Una de ellas resultó ser la viuda de Perfecto Paciente Bustamante, un herborista riojano instalado en Buenos Aires y propietario de una casa-museo de historia natural. Allí, en la Avenida Pueyrredón, Bustamante vendía yuyos andinos y exhibía una colección que incluía animales embalsamados, fósiles, antigüedades y una “momia” hallada en los Andes, la cual desde 1932, a la muerte de Perfecto Paciente, permanecía en el trastero de la casa. La viuda se la canjeó a Pedersen por la instalación de una cocina, una heladera y un calefón que, gracias a esta transacción, se transformaron en “materia de intercambio”: la momia se integró a la colección de un aficionado al estudio del arte del pasado y los electrodomésticos sumaron confort a la vivienda de quien, en vida, había sido un cultor de la antimodernidad.

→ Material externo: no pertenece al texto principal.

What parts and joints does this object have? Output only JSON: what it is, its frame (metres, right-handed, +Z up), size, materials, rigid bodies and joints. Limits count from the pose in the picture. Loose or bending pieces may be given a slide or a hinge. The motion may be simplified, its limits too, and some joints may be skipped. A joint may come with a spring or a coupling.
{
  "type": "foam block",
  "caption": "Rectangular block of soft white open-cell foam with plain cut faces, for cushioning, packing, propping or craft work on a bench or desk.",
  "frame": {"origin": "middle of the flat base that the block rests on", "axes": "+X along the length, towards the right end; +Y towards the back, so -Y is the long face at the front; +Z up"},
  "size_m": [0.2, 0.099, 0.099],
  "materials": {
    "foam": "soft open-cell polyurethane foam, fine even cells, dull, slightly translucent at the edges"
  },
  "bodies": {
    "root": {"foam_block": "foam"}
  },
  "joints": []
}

Viudo, solo, enfermo, en 1985, tanteó con Cáceres Freyres la posibilidad de ofrecer la momia de Bustamante al Museo Nacional del Hombre, establecido en 1981 en el Instituto Nacional de Antropología, con el cual Pedersen había colaborado durante más de 30 años. Ante la necesidad de dinero y la falta de fondos nacionales, se decidió por enviarla a la Casa Posadas de Buenos Aires, donde se remató el 9 de agosto de 1985 y a donde nunca hubiese llegado si el Italia, en 1928, no se hubiese estrellado en el Ártico y si don Perfecto Paciente hubiese dejado a su señora con una casa adaptada a la vida doméstica del siglo XX.